Job:
Write the listing out again, all of it, word for word.
========================
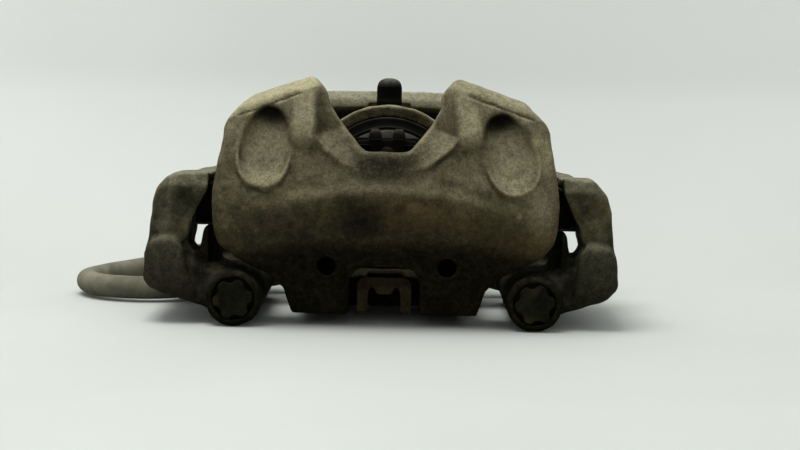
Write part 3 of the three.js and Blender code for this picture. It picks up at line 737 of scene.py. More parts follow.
    def shade(x, y, z):
        a = np.abs(x) + lean(x, z)
        front = soft(-34 - y, 1.0)
        s, along = strip_line(a, z)
        crest = 51.8 - 0.0034 * a ** 2
        dust = soft(s + 0.2, 0.3) * soft(z - 60, 4) * np.where(x > 0, 0.46, 0.66)
        dark = np.zeros_like(x)
        for sc in SCOOPS:
            q, v, u = scoop_oval(x, z, sc)
            dust = np.maximum(dust, (x * sc[0] > 0) * soft(0.93 - q, 0.04) * 0.30 * soft(8.5 - v, 2.0))
            dust = np.maximum(dust, (x * sc[0] > 0) * 0.42 * np.exp(-((q - 1.07) / 0.06) ** 2) * soft(-v - 2.0, 2.0))
            dark = np.maximum(dark, (x * sc[0] > 0) * soft(0.97 - q, 0.03) * 0.98 * soft(v - 8.6, 1.2) * soft(6.6 - np.abs(u - 0.3), 1.0))
        dust = np.maximum(dust, 0.44 * np.exp(-((a - 33) / 5.2) ** 4) * soft(z - 72, 2))
        dust = np.maximum(dust, 0.26 * soft(z - 79, 4))
        dust = np.maximum(dust, 0.24 * np.exp(-((a - 62) / 6) ** 2) * soft(z - 66, 5))
        dust = np.maximum(dust, 0.34 * np.exp(-((x - 64) / 6) ** 2 - ((z - 66) / 10) ** 2))
        dust = np.maximum(dust, 0.24 * np.exp(-((x - 62) / 7) ** 2 - ((z - 46) / 11) ** 2))
        # light caught along the ridge
        dust = np.maximum(dust, 0.22 * np.exp(-((z - crest - 1.2) / 2.4) ** 2) * soft(44 - a, 5.0))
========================
Problem solution:
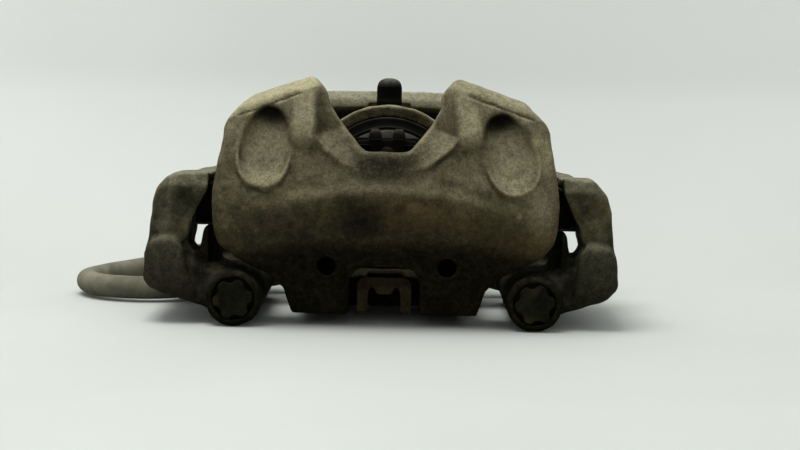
Write part 3 of the three.js and Blender code for this picture. It picks up at line 737 of scene.py. More parts follow.
    def shade(x, y, z):
        a = np.abs(x) + lean(x, z)
        front = soft(-34 - y, 1.0)
        s, along = strip_line(a, z)
        crest = 51.8 - 0.0034 * a ** 2
        dust = soft(s + 0.2, 0.3) * soft(z - 60, 4) * np.where(x > 0, 0.46, 0.66)
        dark = np.zeros_like(x)
        for sc in SCOOPS:
            q, v, u = scoop_oval(x, z, sc)
            dust = np.maximum(dust, (x * sc[0] > 0) * soft(0.93 - q, 0.04) * 0.30 * soft(8.5 - v, 2.0))
            dust = np.maximum(dust, (x * sc[0] > 0) * 0.42 * np.exp(-((q - 1.07) / 0.06) ** 2) * soft(-v - 2.0, 2.0))
            dark = np.maximum(dark, (x * sc[0] > 0) * soft(0.97 - q, 0.03) * 0.98 * soft(v - 8.6, 1.2) * soft(6.6 - np.abs(u - 0.3), 1.0))
        dust = np.maximum(dust, 0.44 * np.exp(-((a - 33) / 5.2) ** 4) * soft(z - 72, 2))
        dust = np.maximum(dust, 0.26 * soft(z - 79, 4))
        dust = np.maximum(dust, 0.24 * np.exp(-((a - 62) / 6) ** 2) * soft(z - 66, 5))
        dust = np.maximum(dust, 0.34 * np.exp(-((x - 64) / 6) ** 2 - ((z - 66) / 10) ** 2))
        dust = np.maximum(dust, 0.24 * np.exp(-((x - 62) / 7) ** 2 - ((z - 46) / 11) ** 2))
        # light caught along the ridge
        dust = np.maximum(dust, 0.22 * np.exp(-((z - crest - 1.2) / 2.4) ** 2) * soft(44 - a, 5.0))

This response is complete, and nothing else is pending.